Restate word for word the lines of the data below, from the first through the one that has "return [hit if".

— Start of SOURCE EXCERPT —

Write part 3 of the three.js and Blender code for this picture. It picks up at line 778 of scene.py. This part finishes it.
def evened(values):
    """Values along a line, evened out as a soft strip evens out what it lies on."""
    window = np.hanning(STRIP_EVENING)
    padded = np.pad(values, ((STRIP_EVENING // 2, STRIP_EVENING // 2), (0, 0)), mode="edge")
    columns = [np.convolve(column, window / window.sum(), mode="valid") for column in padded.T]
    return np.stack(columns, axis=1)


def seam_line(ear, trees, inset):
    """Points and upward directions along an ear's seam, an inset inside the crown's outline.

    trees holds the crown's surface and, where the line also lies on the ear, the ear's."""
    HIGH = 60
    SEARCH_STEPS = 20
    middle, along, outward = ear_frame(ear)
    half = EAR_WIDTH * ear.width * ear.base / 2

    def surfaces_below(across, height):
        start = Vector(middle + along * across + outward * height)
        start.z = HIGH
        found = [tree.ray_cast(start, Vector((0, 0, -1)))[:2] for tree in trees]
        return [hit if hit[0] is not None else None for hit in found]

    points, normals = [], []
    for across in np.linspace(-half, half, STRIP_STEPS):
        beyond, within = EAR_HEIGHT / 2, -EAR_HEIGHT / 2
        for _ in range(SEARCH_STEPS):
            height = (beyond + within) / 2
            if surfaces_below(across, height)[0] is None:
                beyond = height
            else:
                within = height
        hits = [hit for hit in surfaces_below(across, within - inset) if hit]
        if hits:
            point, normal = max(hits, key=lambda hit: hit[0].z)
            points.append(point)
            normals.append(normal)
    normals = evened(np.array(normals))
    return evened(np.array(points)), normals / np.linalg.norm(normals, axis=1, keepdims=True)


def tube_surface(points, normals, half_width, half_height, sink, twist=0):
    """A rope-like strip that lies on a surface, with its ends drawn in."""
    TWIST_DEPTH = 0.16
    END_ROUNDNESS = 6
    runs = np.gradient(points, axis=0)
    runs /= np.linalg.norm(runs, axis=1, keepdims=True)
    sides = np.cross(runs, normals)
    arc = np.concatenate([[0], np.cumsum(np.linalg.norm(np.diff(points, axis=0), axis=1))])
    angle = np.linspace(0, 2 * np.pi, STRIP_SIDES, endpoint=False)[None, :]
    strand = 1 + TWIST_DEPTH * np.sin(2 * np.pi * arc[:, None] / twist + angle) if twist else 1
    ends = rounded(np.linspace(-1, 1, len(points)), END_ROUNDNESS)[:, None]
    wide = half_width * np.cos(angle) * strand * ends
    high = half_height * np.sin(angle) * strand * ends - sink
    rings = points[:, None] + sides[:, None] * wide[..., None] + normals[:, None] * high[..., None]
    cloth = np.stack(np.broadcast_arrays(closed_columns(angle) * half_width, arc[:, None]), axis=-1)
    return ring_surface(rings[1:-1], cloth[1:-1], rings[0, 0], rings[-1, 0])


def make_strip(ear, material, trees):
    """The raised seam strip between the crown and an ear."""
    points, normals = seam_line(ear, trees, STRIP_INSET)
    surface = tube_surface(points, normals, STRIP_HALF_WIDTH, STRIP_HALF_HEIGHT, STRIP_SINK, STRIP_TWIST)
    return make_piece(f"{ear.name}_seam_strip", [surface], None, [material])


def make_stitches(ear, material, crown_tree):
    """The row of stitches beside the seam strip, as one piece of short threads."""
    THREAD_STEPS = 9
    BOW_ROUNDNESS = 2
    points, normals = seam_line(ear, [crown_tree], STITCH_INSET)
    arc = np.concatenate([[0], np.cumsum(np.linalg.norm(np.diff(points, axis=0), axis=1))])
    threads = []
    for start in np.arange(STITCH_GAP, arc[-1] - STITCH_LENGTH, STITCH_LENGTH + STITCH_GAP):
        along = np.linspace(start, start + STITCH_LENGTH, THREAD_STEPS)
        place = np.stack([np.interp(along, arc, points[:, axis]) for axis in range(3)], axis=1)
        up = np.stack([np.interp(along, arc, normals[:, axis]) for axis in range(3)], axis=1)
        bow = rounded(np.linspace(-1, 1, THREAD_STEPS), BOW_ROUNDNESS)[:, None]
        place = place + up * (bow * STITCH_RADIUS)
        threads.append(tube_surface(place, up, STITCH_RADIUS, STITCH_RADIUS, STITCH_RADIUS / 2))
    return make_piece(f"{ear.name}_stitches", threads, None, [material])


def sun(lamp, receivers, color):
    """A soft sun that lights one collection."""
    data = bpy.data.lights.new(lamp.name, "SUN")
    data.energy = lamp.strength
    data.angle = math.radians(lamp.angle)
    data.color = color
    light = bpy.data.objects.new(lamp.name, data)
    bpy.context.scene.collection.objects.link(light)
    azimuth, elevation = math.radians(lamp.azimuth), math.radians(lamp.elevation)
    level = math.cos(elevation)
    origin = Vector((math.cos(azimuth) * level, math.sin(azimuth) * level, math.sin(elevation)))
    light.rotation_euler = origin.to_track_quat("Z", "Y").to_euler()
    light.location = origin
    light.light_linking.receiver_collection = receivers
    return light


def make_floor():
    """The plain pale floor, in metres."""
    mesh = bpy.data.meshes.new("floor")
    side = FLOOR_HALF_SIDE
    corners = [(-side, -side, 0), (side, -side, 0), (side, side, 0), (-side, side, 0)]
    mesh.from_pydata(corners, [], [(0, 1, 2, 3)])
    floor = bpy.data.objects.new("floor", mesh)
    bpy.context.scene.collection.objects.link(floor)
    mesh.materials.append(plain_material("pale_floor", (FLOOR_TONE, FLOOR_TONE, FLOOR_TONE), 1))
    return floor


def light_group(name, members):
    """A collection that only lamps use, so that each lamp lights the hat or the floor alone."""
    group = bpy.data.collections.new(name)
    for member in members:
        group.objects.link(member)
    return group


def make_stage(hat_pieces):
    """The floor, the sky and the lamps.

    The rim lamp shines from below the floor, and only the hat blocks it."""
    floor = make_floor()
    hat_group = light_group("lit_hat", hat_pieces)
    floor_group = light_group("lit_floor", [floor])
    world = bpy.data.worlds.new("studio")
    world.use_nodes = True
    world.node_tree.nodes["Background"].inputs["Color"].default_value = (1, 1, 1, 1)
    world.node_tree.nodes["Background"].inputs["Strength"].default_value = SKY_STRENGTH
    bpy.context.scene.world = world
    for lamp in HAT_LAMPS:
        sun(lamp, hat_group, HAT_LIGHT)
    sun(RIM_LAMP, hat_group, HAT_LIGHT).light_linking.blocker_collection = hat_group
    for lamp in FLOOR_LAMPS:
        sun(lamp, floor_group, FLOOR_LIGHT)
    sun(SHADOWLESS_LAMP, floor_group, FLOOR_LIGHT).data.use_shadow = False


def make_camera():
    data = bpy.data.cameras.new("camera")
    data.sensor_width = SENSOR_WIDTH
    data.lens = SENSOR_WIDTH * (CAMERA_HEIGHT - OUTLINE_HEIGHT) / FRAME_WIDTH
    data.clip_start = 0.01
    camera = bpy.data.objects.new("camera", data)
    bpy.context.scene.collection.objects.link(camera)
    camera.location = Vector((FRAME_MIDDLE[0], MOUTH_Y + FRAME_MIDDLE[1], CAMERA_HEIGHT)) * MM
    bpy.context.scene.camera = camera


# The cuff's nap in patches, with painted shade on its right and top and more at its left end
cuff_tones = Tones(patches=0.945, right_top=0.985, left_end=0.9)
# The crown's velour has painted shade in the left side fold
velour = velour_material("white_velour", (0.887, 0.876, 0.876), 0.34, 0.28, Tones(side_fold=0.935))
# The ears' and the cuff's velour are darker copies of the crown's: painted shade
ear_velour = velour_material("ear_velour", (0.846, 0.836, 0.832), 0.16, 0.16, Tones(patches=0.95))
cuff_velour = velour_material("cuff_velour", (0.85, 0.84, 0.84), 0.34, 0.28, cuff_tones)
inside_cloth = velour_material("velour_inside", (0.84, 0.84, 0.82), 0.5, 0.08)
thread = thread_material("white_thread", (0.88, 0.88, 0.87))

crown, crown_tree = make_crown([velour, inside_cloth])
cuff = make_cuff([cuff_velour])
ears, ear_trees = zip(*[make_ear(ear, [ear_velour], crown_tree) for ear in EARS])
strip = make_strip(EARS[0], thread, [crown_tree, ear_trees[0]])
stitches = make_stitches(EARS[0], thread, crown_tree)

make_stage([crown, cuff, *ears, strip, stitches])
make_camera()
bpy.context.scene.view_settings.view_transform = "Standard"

— End of SOURCE EXCERPT —

**COMPLETE ANSWER**
Write part 3 of the three.js and Blender code for this picture. It picks up at line 778 of scene.py. This part finishes it.
def evened(values):
    """Values along a line, evened out as a soft strip evens out what it lies on."""
    window = np.hanning(STRIP_EVENING)
    padded = np.pad(values, ((STRIP_EVENING // 2, STRIP_EVENING // 2), (0, 0)), mode="edge")
    columns = [np.convolve(column, window / window.sum(), mode="valid") for column in padded.T]
    return np.stack(columns, axis=1)


def seam_line(ear, trees, inset):
    """Points and upward directions along an ear's seam, an inset inside the crown's outline.

    trees holds the crown's surface and, where the line also lies on the ear, the ear's."""
    HIGH = 60
    SEARCH_STEPS = 20
    middle, along, outward = ear_frame(ear)
    half = EAR_WIDTH * ear.width * ear.base / 2

    def surfaces_below(across, height):
        start = Vector(middle + along * across + outward * height)
        start.z = HIGH
        found = [tree.ray_cast(start, Vector((0, 0, -1)))[:2] for tree in trees]
        return [hit if hit[0] is not None else None for hit in found]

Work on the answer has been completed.